Samuél L. Barrantes's latest update for Slim and The Beast: A Novel

Dec 13, 2014

Dear Backers, 

Proof is coming. Your copy is on its way. In the next few days, you'll be able to find out who Larry is, and why he eats peanuts, and other secrets from the lives of Sgt. Dykes, Slim and The Beast. I hope one day I'll be able to write a note in each of your copies, personally thanking you for making a dream come true. 

For all of you hashtaggers, tweeters and Instagrammers, the hashtag #slimandthebeast is alive and well. I started it when the campaign first began, so it will be cool to look at the original posts and see where it goes. If you feel inspired to tweet about the book or Instagram with a glass of beer/coffee/whiskey, you'll get 5 points for taking a picture with the book as your coaster, 10 next to a burger, and 15 on a basketball court. My handle on both of those is @slbfiction. Also, if you're an Amazon reviewer or do the same on Good Reads, it'd be much appreciated—every review helps, and apparently it can provide a big boost for debut novels (for Good Reads, you won't be able to review until the official release, I believe). The sky's the limit for where Slim and The Beast can go, but I really do believe any success will be because of the communal effort, since that's where it began with humble beginnings. 

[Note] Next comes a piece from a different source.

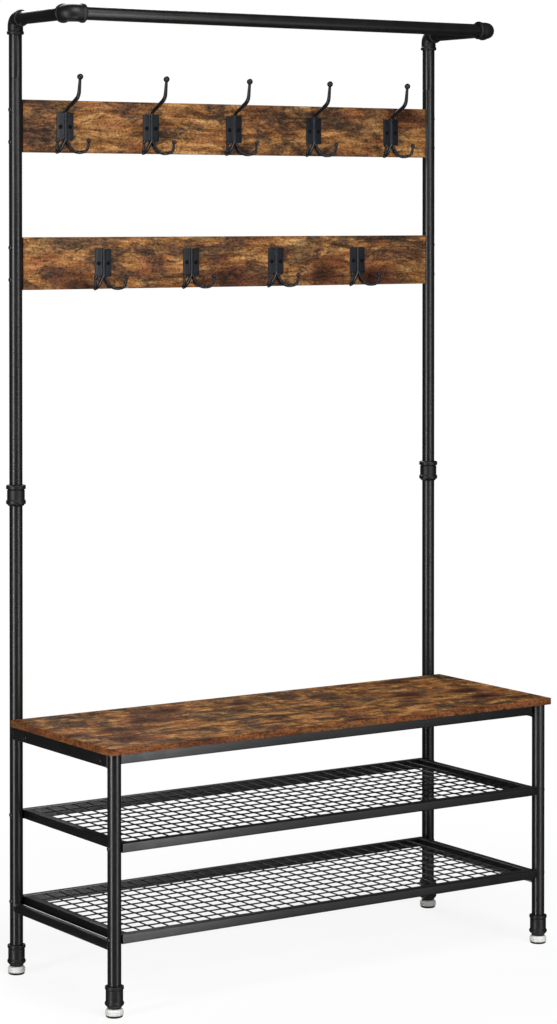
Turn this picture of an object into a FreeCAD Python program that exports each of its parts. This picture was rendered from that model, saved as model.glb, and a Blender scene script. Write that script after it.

There's a beautiful quote by Georgia O'Keefe: “Whether you succeed or not is irrelevant, there is no such thing. Making your unknown known is the important thing—and keeping the unknown always beyond you.” Whatever happens from this point onwards, only the gods and fairies and elves can know. There will be reviews, critiques, people who love the book, people who hate it, but you helped me to make my unknown known, and you are the reason this book is in print. So finally, as the last update before Slim and The Beast is in your hands, and because part of writing is keeping the unknown "beyond," here is the (tentative) first paragraph of a new "unknown" I'm trying to bring into existence: 

When the sirens began the professor was sitting at the Astoria Café. There were more than a few customers reading the paper nearby. Menus stood at attention in spite of the breeze. There was a saltshaker on linen tablecloth, but no pepper to be seen. A beautiful woman sat behind the professor. She wore a burgundy scarf, thin white gloves, a red dress. With the spoon in her right hand, she brought hot soup to her mouth. Her other hand hovered below the steaming spoon, almost cupping it; the professor couldn’t help but imagine a red splotch expanding upon it. The woman blew intently with red lips—she had burnt her tongue the day before and wanted to be extra sure—and her eyes darted along the tablecloth, now fixed upon the professor. In another world she might have spoken to him, but she’d been hired to keep watch. The air was crisp that day. The rustle of trees. The professor recalled a country home in autumn, when brittle wind cracked through sanguine leaves, carrying the scent of firewood across the landscape.